Sidney was cut off from the Church on August 13, 1843 but soon reinstated. At the October 1843 Church conference, Joseph attempted to remove Sidney as his counselor. Church members voted that Sidney be retained in his position. “I have thrown him off my shoulders, and you have again put him on me,” Joseph said. “You may carry him, but I will not.”7

After the conference, Sidney soon moved to Pittsburg, Pennsylvania. Just before his martyrdom in June 1844, Joseph said, “Poor Rigdon, I am glad he is gone to Pittsburg out of the way, were he to preside he would lead the Church to destruction in less than five years.”8 After the death of Joseph, Sidney offered to be “guardian” of the Church and to take Church members to Pittsburg. In September 1844 fellowship was withdrawn from him.

Sidney resided in Pittsburg the remainder of his life. He organized the Church of Christ on April 6, 1845. His church failed to prosper. Sidney died in July 1876 at age 83.

1.  John Whitmer, An Early Latter Day Saint History: The Book of John Whitmer F. Mark McKiernan and Roger D. Launius, eds. (Independence, MO: Herald Publishing House, 1980), p. 79.

2. Lucy Mack Smith, History, 1845, p. 216. Joseph Smith Papers.

3. History, 1838-1856, volume A-1 [23 December 1805-30 August 1834], p. 380. Joseph Smith Papers.

4. John Jaques, “The Life and Labors of Sidney Rigdon,” Improvement Era 3 (February 1900): 265-266.

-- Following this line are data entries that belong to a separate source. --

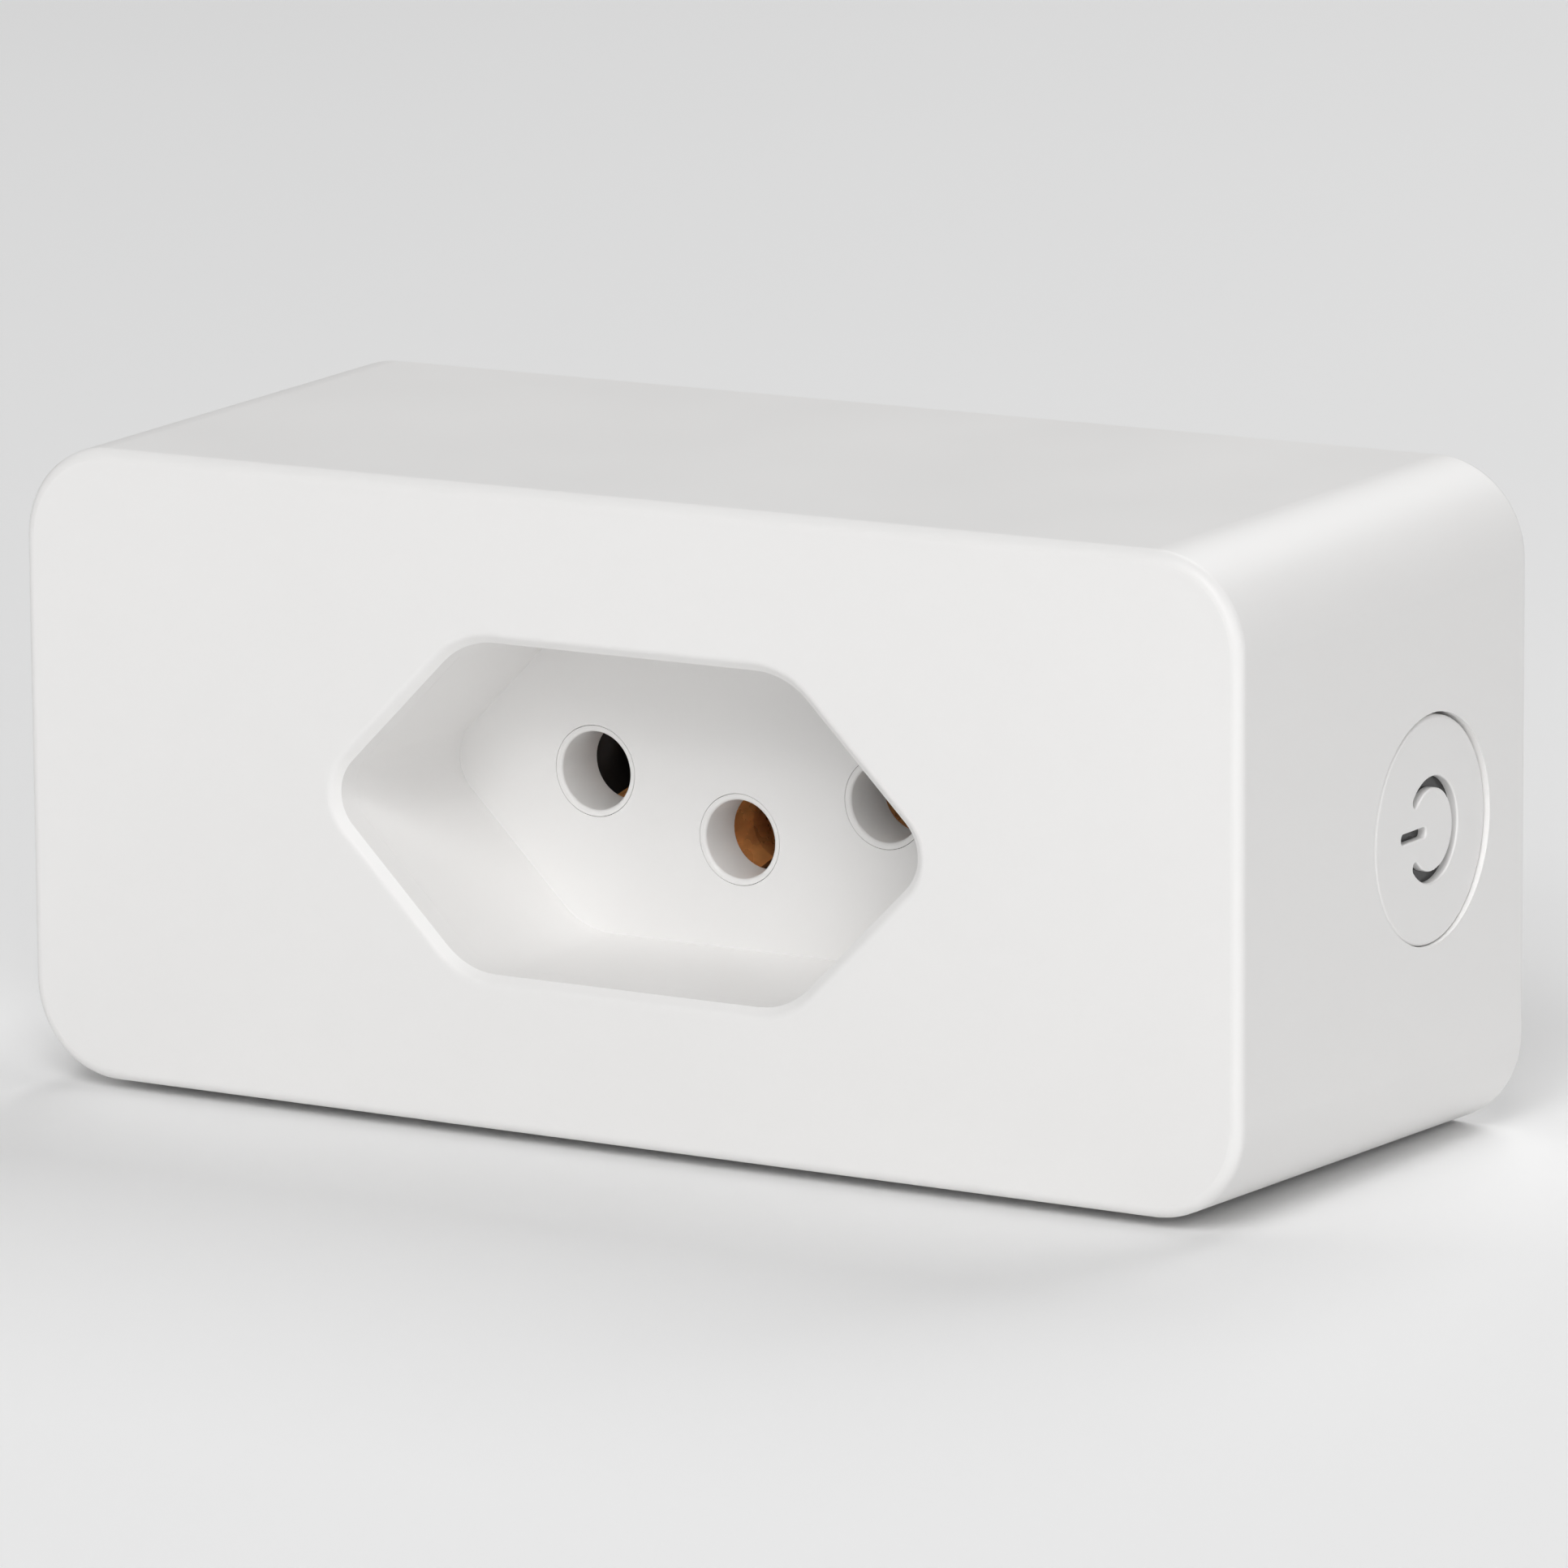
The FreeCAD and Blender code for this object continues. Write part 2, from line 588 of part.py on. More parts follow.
def line_in_strap():
    """Strap from the line pin's tail to the board."""
    plate = block(LINE_X - 2.2, LINE_X + 2.2, TAIL_STRAP_Y[0], TAIL_STRAP_Y[1], -2.2, 2.2)
    neck = block(8.2, 10.8, TAIL_STRAP_Y[0], TAIL_STRAP_Y[1], -4.4, -2.0)
    leg = block(8.2, 10.8, BOARD_STRAP_Y[0], TAIL_STRAP_Y[1], -4.4, -3.6)
    cross = block(8.2, STRAP_TAB_X[1], BOARD_STRAP_Y[0], BOARD_STRAP_Y[1], -4.4, -2.4)
    return plate.fuse([neck, leg, cross, block(*LINE_IN_TAB)]).cut(tail_hole("line"))


def line_out_strap():
    """Strap from the board to the line contact."""
    leg = list(line_strap_leg(1))
    leg[3] = BOARD_STRAP_Y[1]
    riser = block(leg[0], leg[0] + 1.8, BOARD_STRAP_Y[0], BOARD_STRAP_Y[1], -LUG_HALF_WIDTH, 7.6)
    cross = block(leg[0], STRAP_TAB_X[1], BOARD_STRAP_Y[0], BOARD_STRAP_Y[1], 5.6, 7.6)
    return block(*leg).fuse([riser, cross, block(*LINE_OUT_TAB)])


# ---------------------------------------------------------------- main board


def main_board():
    """Board with a window for the socket core, a notch behind the button, and holes for what joins it."""
    size = (BOARD_HALF_WIDTH, BOARD_HALF_HEIGHT, BOARD_CORNER_R)
    shape = between(rectangle(*size, BOARD_Y[0], BODY_X), rectangle(*size, BOARD_Y[1], BODY_X))
    y0 = BOARD_Y[0] - 1
    y1 = BOARD_Y[1] + 1
    window_x0, window_x1, window_z0, window_z1 = BOARD_WINDOW
    cuts = [block(window_x0, window_x1, y0, y1, window_z0, window_z1)]
    cuts.append(block(depth_x(BUTTON_DEPTH + 0.9), depth_x(0), y0, y1, -BUTTON_HOLE_R, BUTTON_HOLE_R))
    cuts += screw_columns(y0, y1, SCREW_SHANK_R + 0.4)
    for bounds in (LINE_IN_TAB, LINE_OUT_TAB, MAKE_TERMINAL, BREAK_TERMINAL, COMMON_TERMINAL):
        cuts.append(block(*grown(bounds, 0.12)))
    for places in LEADS.values():
        cuts += [rod_y(LEAD_R + 0.12, y0, y1, x, z) for x, z in places]
    cuts += [rod_y(LEAD_R + 0.12, y0, y1, x, z) for x, z in COIL_PIN_PLACES]
    cuts += [rod_y(HEADER_PIN_R + 0.12, y0, y1, HEADER_PIN_X, z) for z in HEADER_ROWS]
    return shape.cut(cuts)


def leads(name, y0):
    """Straight leads of a component, from depth y0 through the board."""
    return [rod_y(LEAD_R, y0, LEAD_END_Y, x, z) for x, z in LEADS[name]]


def filter_capacitor():
    """Moulded film capacitor across the mains."""
    bounds = (FILTER_X - 6.5, FILTER_X + 6.5, COMPONENT_Y - 10.0, COMPONENT_Y, LOWER_Z - 2.8, LOWER_Z + 2.8)
    return soft_block(bounds, 0.4, Vector(0, 1, 0)).fuse(leads("filter", COMPONENT_Y - 1))


def bulk_capacitor(x):
    """Electrolytic can with a crimped neck near its base."""
    can = rod_y(BULK_R, COMPONENT_Y - BULK_LENGTH, COMPONENT_Y, x, UPPER_Z)
    can = can.makeFillet(0.5, edges_at_y(can, COMPONENT_Y - BULK_LENGTH))
    neck = Part.makeTorus(BULK_R + 0.25, 0.5, Vector(x, COMPONENT_Y - 1.3, UPPER_Z), Vector(0, 1, 0))
    own_leads = [lead for lead in leads("bulk", COMPONENT_Y - 0.5) if abs(lead.CenterOfMass.x - x) < BULK_R]
    return can.cut(neck).fuse(own_leads)


def bulk_capacitors():
    return Part.makeCompound([bulk_capacitor(x) for x in BULK_X])


def choke_core():
    """Ferrite drum of the supply's choke, on its two leads."""
    drum = rod_y(1.6, COMPONENT_Y - 7.6, COMPONENT_Y, CHOKE_X, UPPER_Z)
    flanges = [rod_y(2.9, COMPONENT_Y - 1.0, COMPONENT_Y, CHOKE_X, UPPER_Z),
               rod_y(2.9, COMPONENT_Y - 7.6, COMPONENT_Y - 6.6, CHOKE_X, UPPER_Z)]
    return drum.fuse(flanges + leads("choke", COMPONENT_Y - 0.5))


def choke_winding():
    return tube_y(2.6, 1.65, COMPONENT_Y - 6.55, COMPONENT_Y - 1.05, CHOKE_X, UPPER_Z)


def surge_varistor():
    """Coated disc on two leads."""
    centre_y = COMPONENT_Y - 4.2
    disc = Part.makeCylinder(3.6, 3.2, Vector(VARISTOR_X, centre_y, UPPER_Z - 1.6), Vector(0, 0, 1))
    disc = disc.makeFillet(0.9, disc.Edges)
    return disc.fuse(leads("varistor", centre_y))


def fuse_resistor():
    """Axial resistor lying along X, its leads bent down into the board."""
    axis_y = COMPONENT_Y - 2.2
    x0, x1 = FUSE_X
    body = rod_x(1.4, x0 + 1.0, x1 - 1.0, axis_y, UPPER_Z)
    body = body.makeFillet(0.5, body.Edges)
    wire = rod_x(LEAD_R, x0, x1, axis_y, UPPER_Z)
    elbows = [Part.makeSphere(LEAD_R, Vector(x, axis_y, UPPER_Z)) for x in FUSE_X]
    return body.fuse([wire] + elbows + leads("fuse", axis_y))


def gull_wing_leg(x, z_inner, side, z_length, board_y, height, towards):
    """Leg of a chip: out of the package, down to the board and out along it. Towards is -1 or 1 in Y."""
    thickness = 0.2
    half = 0.2
    z_bend = z_inner + side * z_length * 0.45
    z_outer = z_inner + side * z_length
    low, high = sorted((board_y, board_y + towards * thickness))
    foot = block(x - half, x + half, low, high, min(z_bend, z_outer), max(z_bend, z_outer))
    low, high = sorted((board_y, board_y + towards * height))
    riser_end = z_bend + side * thickness
    riser = block(x - half, x + half, low, high, min(z_bend, riser_end), max(z_bend, riser_end))
    top_start = board_y + towards * (height - thickness)
    low, high = sorted((top_start, board_y + towards * height))
    shelf_inner = z_inner - side * 0.3
    shelf = block(x - half, x + half, low, high, min(shelf_inner, riser_end), max(shelf_inner, riser_end))
    return foot.fuse([riser, shelf])


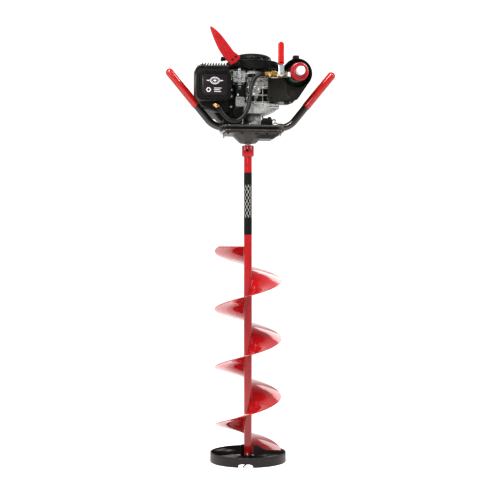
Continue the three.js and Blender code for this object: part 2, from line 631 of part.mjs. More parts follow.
// ---- fuel ----
function fuel() {
  const [x, z] = BOTTLE;
  // A thin shell with an open neck.
  const inner = BOTTLE_R - 2;
  const bottle = turnedY([
    [3, -64], [12, -64], [12, -42], [16, -42], [16, -36], [36, -30], [46, -20], [BOTTLE_R, -8],
    [BOTTLE_R, 128], [44, 140], [36, 144], [0, 144], [0, 142], [35, 142], [inner, 127],
    [inner, -8], [34, -28], [3, -36], [3, -64],
  ], x, z, 24);
  piece('gas_bottle', bottle, 0x2c4a36, 0.4, 0.3);

  // Shroud: a ring round the bottle with a web that reaches the engine.
  const front = SHROUD_FRONT;
  const ring = turnedY([
    [BOTTLE_R + 1.3, front], [SHROUD_R, front], [SHROUD_R, 56], [BOTTLE_R + 1.3, 56],
    [BOTTLE_R + 1.3, front],
  ], x, z, 24);
  const web = sideways(outline([
    [64, 1371], [110, 1371], [x, z], [x + 38, z - 37], [171, 1296], [150, 1287], [62, 1287],
  ]), front, front + 6);
  const webBack = sideways(outline([
    [87.5, 1371], [110, 1371], [x, z], [x + 38, z - 37], [171, 1296], [150, 1287], [87.5, 1287],
  ]), 34, 40);
  const floorStrip = box(87.5, 150, front + 2, 38, 1287, 1291);
  const tabTop = box(x - 18, x + 6, front + 2, front + 16, z + 50, z + 64);
  const tabLow = box(122, 142, front, front + 14, 1278, 1290);
  const bottleRoom = rodY(BOTTLE_R + 1.3, -90, 80, x, z, 24);
  const mount = box(86 + GAP, 90, front + 5, 80, 1288, 1371);
  const holder = cut(join(ring, web, webBack, floorStrip, tabTop, tabLow, mount), bottleRoom);
  piece('bottle_shroud', holder, 0x34332f, 0.55);

  // Regulator: its body screws on the bottle and its outlet points at the valve.
  const knobR = 15.5;
  const body = turnedY([
    [0, -134], [13.5, -134], [knobR, -131], [knobR, -85], [21, -84], [21, -52],
    [12 + GAP, -52], [12 + GAP, -65], [0, -65],
  ], x, z);
  const outlet = rodX(9, x - 40, x - 14, VALVE[1], VALVE[2], 16);
  piece('regulator_body', join(body, outlet), 0xc8ccd0, 0.3, 0.8);
  const cap = turnedY([
    [knobR + GAP, -104], [29, -104], [33, -100], [33, -86], [31, -84 - GAP],
    [knobR + GAP, -85 - GAP], [knobR + GAP, -104],
  ], x, z, 24);
  piece('regulator_cap', cap, 0xc02a2c, 0.4);

  // Ball valve: body between the outlet's union nut and the hose adapter.
  const [vx, vy, vz] = VALVE;
  const valveBody = join(
    rodX(10.5, vx - 15, vx + 15, vy, vz, 16), rodX(12, vx + 9, vx + 19, vy, vz, 6),
    rodY(7.5, vy - 15, vy, vx, vz, 16));
  piece('valve_body', valveBody, 0xcda555, 0.3, 0.9);
  const nut = rodX(12, vx + 19 + GAP, x - 40 - GAP, vy, vz, 6);
  piece('union_nut', nut, 0xc8ccd0, 0.3, 0.9);
  const adapter = join(
    rodX(12, vx - 36, vx - 15 - GAP, vy, vz, 6), rodX(9, vx - 42, vx - 36, vy, vz, 16),
    rodX(11, vx - 58, vx - 42, vy, vz, 6));
  piece('hose_adapter', adapter, 0xcda555, 0.3, 0.9);

  const strap = sideways(roundedRect(vx - 11, vx + 9, vz - 11, vz + 32, 8), vy - 20, vy - 15 - GAP);
  const stemNut = rodY(7, vy - 25, vy - 19, vx, vz, 6);
  piece('valve_lever', join(strap, stemNut), 0xc8ccd0, 0.35, 0.8);
  const sleeve = sideways(roundedRect(vx - 12, vx + 9, vz + 32 + GAP, vz + 112, 10), vy - 24, vy - 13);
  piece('lever_sleeve', sleeve, 0xd8262c, 0.35);
}

// The hose from the adapter down and round to the elbow under the air filter.
const HOSE_R = 7.2;
const HOSE_ROUTE = [
  [48.3, -74, 1382.7], [38.3, -74, 1382.2], [27.4, -74.2, 1377.8], [13.6, -75, 1364.5],
  [3.6, -77.5, 1345.2], [-1.2, -81, 1324.2], [-4.3, -85, 1301.7], [-7.3, -89, 1280],
  [-12.9, -93, 1258.2], [-23, -97, 1237.9], [-38.6, -100, 1220.8], [-58.3, -102, 1211.1],
  [-78.9, -103, 1215.2], [-95.1, -103.5, 1228], [-108.2, -103, 1243.5], [-118.4, -102, 1259.2],
];

function hose() {
  const points = HOSE_ROUTE.map(([x, y, z]) => new THREE.Vector3(x, y, z));
  const curve = new THREE.CatmullRomCurve3(points, false, 'centripetal');
  piece('hose', tubeAlong(curve, HOSE_R, 0, 4, 30), 0x1c1b1a, 0.6);

  // The elbow takes the hose's end along its direction and turns up into the filter base.
  const end = points[points.length - 1];
  const direction = curve.getTangent(1);
  const nipple = new THREE.CylinderGeometry(8, 8, 14, 16);
  const turn = new THREE.Quaternion().setFromUnitVectors(new THREE.Vector3(0, 1, 0), direction);
  const middle = end.clone().addScaledVector(direction, 7 + GAP);
  nipple.applyQuaternion(turn).translate(middle.x, middle.y, middle.z);
  const knee = new THREE.SphereGeometry(8, 10, 7).translate(-128.6, -101, 1270);
  const riser = rodY(7, -101, -76, -128.6, 1270, 16);
  piece('hose_elbow', join(nipple, knee, riser), 0xcda555, 0.3, 0.9);
}

// ---- controls ----
function controls() {
  const body = join(
    box(42, 82, -52, -30, PLATE_Z[1] + GAP, 1222), rodX(8, 46, 80, -41, 1222, 16));
  const well = box(66, 78, -46, -36, 1214, 1240);
  piece('stop_switch', cut(body, well), 0x1f1e1d, 0.5);
  const rocker = box(66.6, 77.4, -45.4, -36.6, 1218, 1234);
  piece('stop_button', rocker, 0xb02020, 0.4);
}

auger();
bladeGuard();
gearcase();
geartrain();
handlebars();
engineBase();
crankTrain();
intakeAndExhaust();
shrouds();
starter();
leafGuard();
fuel();
hose();
controls();

export default group;
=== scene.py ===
import math

import bpy
import bmesh
from mathutils import Matrix, Vector


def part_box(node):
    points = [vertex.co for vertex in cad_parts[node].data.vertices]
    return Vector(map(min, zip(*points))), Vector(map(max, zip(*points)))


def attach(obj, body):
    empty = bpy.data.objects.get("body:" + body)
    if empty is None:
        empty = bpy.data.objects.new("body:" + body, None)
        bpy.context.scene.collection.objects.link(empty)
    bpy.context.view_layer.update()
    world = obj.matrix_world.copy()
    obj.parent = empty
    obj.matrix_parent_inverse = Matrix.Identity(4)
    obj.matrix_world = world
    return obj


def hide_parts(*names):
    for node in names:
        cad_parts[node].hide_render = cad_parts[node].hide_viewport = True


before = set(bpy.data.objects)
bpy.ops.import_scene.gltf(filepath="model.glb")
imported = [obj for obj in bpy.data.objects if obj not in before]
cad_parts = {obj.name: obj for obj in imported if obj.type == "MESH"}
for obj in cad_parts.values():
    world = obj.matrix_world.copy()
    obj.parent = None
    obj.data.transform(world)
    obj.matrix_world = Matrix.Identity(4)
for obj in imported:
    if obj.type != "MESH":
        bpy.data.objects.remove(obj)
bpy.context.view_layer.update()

# Lengths in this script are millimetres. The mesh helpers turn them into Blender's metres.
MM = 0.001


# ---------------------------------------------------------------- the frame's sizes
def span(node):
    """(x0, x1, y0, y1, z0, z1) of a CAD node."""
    lo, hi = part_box(node)
    return tuple(v / MM for v in (lo.x, hi.x, lo.y, hi.y, lo.z, hi.z))


# ---------------------------------------------------------------- stage and camera
CAMERA_AZIMUTH = math.radians(-8.0)
CAMERA_AWAY = 4.021
CAMERA_ASIDE = 0.0076
CAMERA_HEIGHT = 0.759
CAMERA_LENS = 80.4


def stage():
    turn = Matrix.Rotation(CAMERA_AZIMUTH, 4, "Z")
    camera = bpy.data.objects.new("camera", bpy.data.cameras.new("camera"))
    camera.data.lens = CAMERA_LENS
    camera.data.clip_end = 50
    camera.location = turn @ Vector((CAMERA_ASIDE, -CAMERA_AWAY, CAMERA_HEIGHT))
    camera.rotation_euler = (math.radians(90), 0, CAMERA_AZIMUTH)
    bpy.context.scene.collection.objects.link(camera)
    bpy.context.scene.camera = camera

    bpy.ops.mesh.primitive_circle_add(vertices=96, radius=30, fill_type="NGON")
    floor = bpy.context.object
    floor.name = "floor"
    white = bpy.data.materials.new("floor_white")
    white.use_nodes = True
    shader = white.node_tree.nodes["Principled BSDF"]
    shader.inputs["Base Color"].default_value = (0.96, 0.96, 0.96, 1)
    shader.inputs["Roughness"].default_value = 0.9
    shader.inputs["Emission Color"].default_value = (1, 1, 1, 1)
    shader.inputs["Emission Strength"].default_value = 0.2
    floor.data.materials.append(white)

    studio_light()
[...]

5Saints’ Herald, August 2, 1884, as cited in F Mark McKiernan, “Sidney Rigdon’s Missouri Speeches,” BYU Studies (Autumn 1970), p. 91.

6. Letter of Joseph Smith to Sidney Rigdon, March 27, 1843. Joseph Smith Papers.

7. History, 1838-1856, volume E-1[1 July 1843-30 April 1844]. Joseph Smith Papers.

8. History, 1838-1856, volume F-1[1 May 1844-8 August 1844]. Joseph Smith Papers.